The plane crashed on tiny Ketron Island, southwest of Tacoma, Wash. Video showed flames amid trees on the island, which is sparsely populated and accessible only by ferry. No structures on the ground were damaged, Alaska Airlines said.

Sheriff’s department officials said they were working to conduct a background investigation on the Pierce County resident.

The aircraft was stolen about 8 p.m. Alaska Airlines said it was in a ‘‘maintenance position’’ and not scheduled for a passenger flight. Horizon Air is part of Alaska Air Group and flies shorter routes throughout the US West. The Q400 is a turboprop aircraft with 76 seats.

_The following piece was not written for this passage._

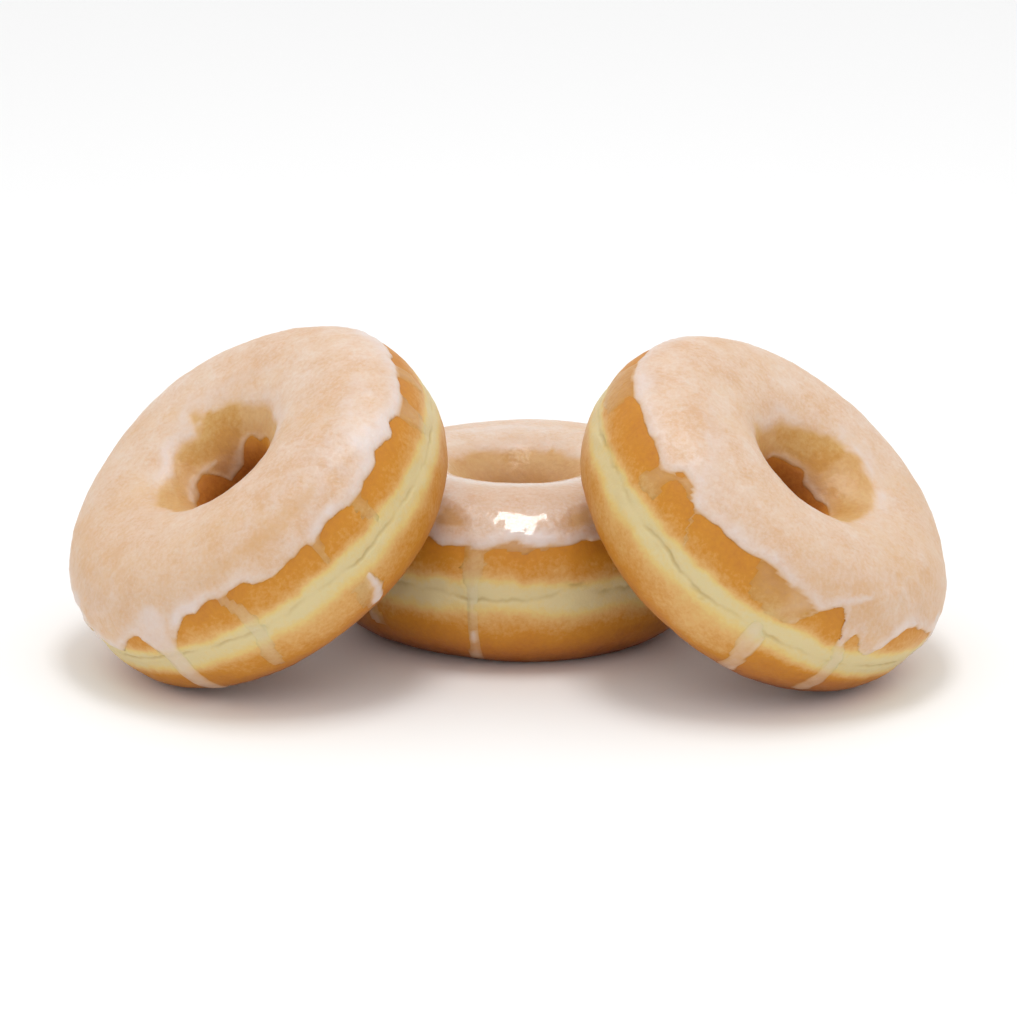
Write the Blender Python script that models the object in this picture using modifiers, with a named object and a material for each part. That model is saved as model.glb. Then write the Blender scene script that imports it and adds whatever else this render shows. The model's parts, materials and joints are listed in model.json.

Russell could be heard on audio recordings telling air traffic controllers that he is ‘‘just a broken guy.’’ An air traffic controller called the man ‘‘Rich,’’ and tried to persuade him to land the airplane at Joint Base Lewis-McChord.

‘‘Oh, man. Those guys will rough me up if I try and land there,’’Russell responded, later adding ‘‘This is probably jail time for life, huh?’’

Later Russell said: ‘‘I’ve got a lot of people that care about me. It’s going to disappoint them to hear that I did this. . . . Just a broken guy — got a few screws loose, I guess.’’

Flights out of Sea-Tac, the largest commercial airport in the Pacific Northwest, were temporarily grounded during the drama.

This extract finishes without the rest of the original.